• PROBLEM
Return the lines from the one that contains "obj.data.transform(world)" through the one that contains "for body, members", both included, exactly as written and with nothing added.

• INFORMATION GIVEN
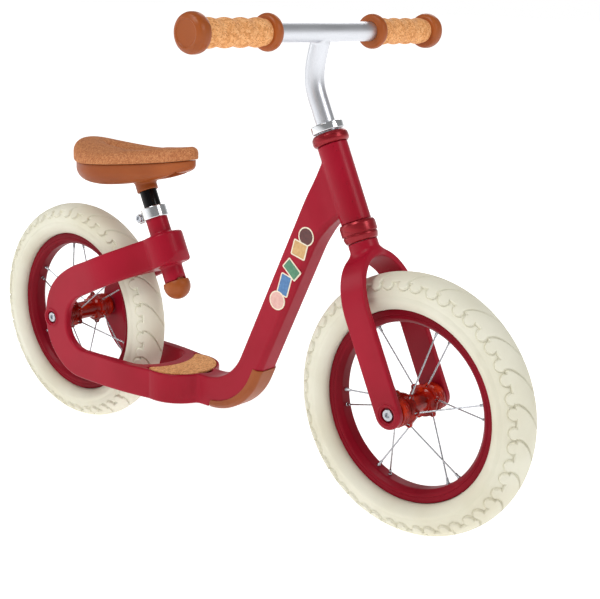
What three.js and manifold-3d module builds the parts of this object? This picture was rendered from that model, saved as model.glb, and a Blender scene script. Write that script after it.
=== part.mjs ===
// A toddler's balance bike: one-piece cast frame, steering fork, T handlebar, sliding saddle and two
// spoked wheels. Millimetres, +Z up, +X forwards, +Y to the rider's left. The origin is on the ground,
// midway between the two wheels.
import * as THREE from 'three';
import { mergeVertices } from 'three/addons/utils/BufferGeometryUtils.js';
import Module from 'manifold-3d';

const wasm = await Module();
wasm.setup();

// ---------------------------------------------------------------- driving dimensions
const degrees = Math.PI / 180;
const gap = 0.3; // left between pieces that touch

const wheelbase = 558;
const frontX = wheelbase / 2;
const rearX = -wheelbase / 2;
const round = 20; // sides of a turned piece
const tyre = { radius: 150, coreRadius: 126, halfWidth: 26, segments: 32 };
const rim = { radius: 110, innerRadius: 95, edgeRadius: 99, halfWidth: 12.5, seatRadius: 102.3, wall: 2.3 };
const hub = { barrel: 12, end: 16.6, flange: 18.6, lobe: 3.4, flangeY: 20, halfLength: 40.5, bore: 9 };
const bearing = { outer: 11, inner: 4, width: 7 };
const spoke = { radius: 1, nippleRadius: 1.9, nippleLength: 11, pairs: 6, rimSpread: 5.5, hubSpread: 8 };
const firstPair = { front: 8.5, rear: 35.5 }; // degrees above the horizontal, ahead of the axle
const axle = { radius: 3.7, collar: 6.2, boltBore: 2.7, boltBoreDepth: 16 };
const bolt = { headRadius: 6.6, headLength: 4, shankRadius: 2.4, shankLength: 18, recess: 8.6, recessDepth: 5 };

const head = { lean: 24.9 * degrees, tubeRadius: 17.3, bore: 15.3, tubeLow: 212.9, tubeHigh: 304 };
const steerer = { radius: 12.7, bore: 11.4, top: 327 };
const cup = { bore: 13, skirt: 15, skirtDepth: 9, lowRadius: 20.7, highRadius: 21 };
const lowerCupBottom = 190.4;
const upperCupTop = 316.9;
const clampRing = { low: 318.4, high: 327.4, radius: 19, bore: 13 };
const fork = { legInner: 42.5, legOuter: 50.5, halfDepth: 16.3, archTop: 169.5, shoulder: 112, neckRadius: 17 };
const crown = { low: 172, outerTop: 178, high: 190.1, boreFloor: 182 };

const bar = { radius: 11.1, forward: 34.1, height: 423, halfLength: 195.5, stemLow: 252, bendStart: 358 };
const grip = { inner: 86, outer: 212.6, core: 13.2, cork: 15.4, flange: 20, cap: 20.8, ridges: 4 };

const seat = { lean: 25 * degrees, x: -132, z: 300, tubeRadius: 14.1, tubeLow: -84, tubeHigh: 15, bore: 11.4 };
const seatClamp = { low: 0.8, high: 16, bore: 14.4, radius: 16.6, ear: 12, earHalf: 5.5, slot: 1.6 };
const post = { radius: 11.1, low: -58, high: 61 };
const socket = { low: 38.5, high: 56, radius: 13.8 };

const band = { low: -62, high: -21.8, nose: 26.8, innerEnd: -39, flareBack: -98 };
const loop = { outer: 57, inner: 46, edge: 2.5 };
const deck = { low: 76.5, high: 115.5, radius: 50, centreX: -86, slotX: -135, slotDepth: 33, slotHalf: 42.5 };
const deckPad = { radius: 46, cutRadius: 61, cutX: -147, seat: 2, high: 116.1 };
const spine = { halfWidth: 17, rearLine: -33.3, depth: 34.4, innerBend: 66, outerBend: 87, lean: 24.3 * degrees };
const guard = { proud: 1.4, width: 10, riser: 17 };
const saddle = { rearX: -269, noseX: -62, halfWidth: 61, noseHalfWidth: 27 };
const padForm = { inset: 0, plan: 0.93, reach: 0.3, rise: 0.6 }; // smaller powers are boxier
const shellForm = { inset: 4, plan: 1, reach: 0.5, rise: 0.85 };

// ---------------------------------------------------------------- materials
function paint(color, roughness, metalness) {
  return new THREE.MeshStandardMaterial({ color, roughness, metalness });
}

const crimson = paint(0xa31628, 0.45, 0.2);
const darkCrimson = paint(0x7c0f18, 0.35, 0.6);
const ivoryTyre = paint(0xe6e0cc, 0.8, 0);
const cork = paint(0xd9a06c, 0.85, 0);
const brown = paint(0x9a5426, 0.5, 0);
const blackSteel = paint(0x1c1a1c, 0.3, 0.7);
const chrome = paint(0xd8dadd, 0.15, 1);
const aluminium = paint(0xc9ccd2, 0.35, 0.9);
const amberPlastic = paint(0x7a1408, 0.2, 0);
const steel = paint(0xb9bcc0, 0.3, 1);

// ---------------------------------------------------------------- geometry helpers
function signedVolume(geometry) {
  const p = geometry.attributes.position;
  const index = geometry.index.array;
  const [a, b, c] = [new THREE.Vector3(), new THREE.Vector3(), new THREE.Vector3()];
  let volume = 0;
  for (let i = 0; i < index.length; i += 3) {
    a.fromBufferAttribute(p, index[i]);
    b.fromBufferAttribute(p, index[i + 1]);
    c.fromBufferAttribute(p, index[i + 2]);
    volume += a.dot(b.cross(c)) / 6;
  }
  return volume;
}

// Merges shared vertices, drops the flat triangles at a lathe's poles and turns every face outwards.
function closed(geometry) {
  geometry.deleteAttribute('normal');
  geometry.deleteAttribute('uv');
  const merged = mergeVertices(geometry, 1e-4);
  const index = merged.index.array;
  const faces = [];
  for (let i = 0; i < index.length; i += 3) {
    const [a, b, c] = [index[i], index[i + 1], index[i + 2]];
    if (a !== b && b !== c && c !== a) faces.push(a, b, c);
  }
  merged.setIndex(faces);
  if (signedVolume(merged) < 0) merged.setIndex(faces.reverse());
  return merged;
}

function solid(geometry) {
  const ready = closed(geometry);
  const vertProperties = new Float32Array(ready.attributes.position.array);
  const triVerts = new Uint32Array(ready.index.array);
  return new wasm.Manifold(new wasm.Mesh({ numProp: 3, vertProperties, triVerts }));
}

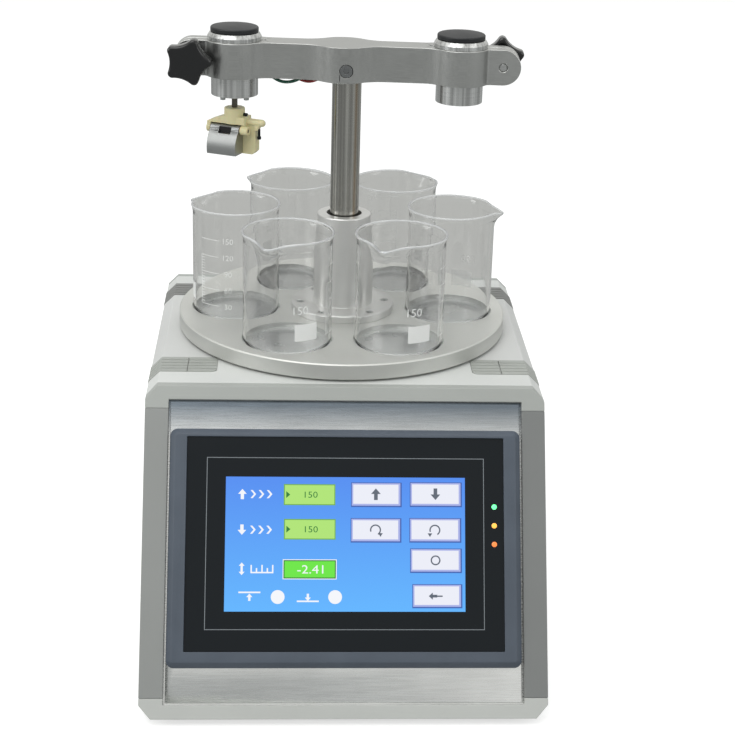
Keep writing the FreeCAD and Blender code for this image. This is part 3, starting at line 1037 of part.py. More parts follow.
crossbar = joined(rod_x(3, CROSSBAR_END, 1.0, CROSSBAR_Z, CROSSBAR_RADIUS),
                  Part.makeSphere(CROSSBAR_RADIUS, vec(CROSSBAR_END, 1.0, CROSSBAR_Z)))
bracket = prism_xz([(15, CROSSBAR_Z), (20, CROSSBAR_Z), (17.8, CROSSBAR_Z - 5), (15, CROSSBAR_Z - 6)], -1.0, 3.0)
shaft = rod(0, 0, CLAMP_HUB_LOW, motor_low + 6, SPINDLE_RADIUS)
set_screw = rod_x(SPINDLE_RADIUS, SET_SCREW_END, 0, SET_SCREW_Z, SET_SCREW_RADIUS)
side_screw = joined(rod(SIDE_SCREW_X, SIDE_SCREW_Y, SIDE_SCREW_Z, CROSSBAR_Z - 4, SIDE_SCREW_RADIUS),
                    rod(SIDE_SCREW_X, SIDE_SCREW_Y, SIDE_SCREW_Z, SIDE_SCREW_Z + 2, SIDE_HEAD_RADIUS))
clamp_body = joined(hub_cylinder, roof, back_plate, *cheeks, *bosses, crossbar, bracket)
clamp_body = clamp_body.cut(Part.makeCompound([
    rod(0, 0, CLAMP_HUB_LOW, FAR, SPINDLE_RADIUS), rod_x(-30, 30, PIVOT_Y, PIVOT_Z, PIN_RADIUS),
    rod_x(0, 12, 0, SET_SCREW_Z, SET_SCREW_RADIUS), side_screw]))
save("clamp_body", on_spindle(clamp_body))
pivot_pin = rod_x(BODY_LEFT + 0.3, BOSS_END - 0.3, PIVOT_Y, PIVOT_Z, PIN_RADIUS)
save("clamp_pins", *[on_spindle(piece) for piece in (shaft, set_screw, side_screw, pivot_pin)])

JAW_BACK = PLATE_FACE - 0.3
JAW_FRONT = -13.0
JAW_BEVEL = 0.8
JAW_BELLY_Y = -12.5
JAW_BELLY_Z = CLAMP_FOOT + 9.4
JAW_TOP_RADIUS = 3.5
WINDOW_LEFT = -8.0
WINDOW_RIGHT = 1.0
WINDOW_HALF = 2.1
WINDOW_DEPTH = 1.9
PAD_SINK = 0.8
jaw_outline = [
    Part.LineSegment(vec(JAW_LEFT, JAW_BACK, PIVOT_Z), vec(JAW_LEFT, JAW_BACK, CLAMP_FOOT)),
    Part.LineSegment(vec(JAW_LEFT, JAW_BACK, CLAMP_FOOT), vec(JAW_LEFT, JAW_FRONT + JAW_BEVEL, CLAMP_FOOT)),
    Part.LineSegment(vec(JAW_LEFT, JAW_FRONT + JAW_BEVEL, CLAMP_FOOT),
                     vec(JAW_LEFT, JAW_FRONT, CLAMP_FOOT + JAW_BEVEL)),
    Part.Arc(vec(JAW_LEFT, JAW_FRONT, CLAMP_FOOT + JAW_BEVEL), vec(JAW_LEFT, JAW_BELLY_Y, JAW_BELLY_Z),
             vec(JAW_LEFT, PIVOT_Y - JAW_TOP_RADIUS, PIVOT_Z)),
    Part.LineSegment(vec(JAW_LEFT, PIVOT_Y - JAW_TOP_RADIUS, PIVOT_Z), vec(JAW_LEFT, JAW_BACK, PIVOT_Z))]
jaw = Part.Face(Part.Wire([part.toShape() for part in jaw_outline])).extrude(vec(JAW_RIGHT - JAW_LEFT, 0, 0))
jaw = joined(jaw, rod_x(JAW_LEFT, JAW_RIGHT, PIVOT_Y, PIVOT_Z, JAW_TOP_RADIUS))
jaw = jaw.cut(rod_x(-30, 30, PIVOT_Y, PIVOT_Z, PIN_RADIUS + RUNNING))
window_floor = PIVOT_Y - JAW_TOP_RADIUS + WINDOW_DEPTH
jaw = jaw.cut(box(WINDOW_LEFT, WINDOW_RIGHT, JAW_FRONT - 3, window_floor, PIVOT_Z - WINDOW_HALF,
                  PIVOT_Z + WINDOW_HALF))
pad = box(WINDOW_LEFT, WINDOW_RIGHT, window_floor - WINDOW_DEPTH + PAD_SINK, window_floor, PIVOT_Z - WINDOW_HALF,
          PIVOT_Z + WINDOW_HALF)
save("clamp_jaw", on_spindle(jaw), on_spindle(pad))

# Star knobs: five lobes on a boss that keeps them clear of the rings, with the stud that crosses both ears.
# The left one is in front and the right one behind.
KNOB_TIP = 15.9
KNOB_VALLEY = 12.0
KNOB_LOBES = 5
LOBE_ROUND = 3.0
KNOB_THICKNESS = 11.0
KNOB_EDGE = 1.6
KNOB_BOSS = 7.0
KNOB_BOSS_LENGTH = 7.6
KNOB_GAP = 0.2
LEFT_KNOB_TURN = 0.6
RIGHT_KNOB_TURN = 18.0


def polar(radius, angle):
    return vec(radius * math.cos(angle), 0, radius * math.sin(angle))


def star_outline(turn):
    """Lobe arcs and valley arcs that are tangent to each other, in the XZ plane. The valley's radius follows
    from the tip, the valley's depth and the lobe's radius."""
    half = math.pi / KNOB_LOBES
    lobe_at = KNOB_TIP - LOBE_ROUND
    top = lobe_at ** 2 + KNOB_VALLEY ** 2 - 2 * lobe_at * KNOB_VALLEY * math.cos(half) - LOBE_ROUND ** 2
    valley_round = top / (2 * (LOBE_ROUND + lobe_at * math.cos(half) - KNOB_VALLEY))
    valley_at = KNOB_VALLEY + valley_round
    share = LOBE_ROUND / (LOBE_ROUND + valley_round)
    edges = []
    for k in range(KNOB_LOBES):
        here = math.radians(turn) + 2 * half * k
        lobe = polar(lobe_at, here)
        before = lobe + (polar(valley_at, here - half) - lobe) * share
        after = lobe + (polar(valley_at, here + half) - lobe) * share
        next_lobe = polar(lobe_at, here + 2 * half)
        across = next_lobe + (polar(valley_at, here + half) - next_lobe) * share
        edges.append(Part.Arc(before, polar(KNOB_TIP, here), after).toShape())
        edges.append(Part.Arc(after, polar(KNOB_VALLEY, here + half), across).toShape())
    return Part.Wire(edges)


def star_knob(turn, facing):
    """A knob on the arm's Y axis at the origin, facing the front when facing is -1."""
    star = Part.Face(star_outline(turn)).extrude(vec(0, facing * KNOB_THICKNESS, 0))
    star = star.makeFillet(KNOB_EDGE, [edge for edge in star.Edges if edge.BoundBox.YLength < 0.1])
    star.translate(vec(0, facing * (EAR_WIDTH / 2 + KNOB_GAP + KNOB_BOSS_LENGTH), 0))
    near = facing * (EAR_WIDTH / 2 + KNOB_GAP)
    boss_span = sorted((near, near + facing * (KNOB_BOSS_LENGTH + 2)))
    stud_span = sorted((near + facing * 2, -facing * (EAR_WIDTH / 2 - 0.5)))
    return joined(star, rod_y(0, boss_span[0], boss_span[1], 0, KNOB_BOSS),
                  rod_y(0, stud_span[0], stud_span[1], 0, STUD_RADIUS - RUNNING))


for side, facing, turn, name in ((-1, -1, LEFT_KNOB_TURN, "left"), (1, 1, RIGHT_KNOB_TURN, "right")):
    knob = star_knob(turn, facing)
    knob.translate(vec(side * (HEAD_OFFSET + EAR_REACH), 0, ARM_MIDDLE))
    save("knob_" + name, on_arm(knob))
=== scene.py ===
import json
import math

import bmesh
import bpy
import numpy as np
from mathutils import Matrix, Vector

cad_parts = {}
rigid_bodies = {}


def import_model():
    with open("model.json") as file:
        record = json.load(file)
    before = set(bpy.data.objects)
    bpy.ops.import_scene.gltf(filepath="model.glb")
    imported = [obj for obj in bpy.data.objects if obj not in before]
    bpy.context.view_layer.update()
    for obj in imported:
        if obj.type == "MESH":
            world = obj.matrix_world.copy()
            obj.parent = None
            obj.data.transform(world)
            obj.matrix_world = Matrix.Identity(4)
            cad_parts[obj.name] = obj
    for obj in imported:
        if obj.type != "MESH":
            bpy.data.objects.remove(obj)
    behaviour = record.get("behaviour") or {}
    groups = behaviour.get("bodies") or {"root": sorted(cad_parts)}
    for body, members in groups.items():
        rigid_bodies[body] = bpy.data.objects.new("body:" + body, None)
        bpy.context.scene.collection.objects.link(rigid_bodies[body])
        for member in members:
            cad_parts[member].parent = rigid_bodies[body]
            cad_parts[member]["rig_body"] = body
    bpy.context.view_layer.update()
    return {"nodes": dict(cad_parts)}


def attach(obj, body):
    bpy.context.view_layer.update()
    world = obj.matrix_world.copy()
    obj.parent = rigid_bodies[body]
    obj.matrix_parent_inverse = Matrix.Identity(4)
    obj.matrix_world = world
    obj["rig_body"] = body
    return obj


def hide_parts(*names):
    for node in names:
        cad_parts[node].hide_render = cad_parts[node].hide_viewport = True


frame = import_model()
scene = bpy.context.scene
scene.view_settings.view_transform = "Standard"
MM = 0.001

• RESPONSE
            obj.data.transform(world)
            obj.matrix_world = Matrix.Identity(4)
            cad_parts[obj.name] = obj
    for obj in imported:
        if obj.type != "MESH":
            bpy.data.objects.remove(obj)
    behaviour = record.get("behaviour") or {}
    groups = behaviour.get("bodies") or {"root": sorted(cad_parts)}
    for body, members in groups.items():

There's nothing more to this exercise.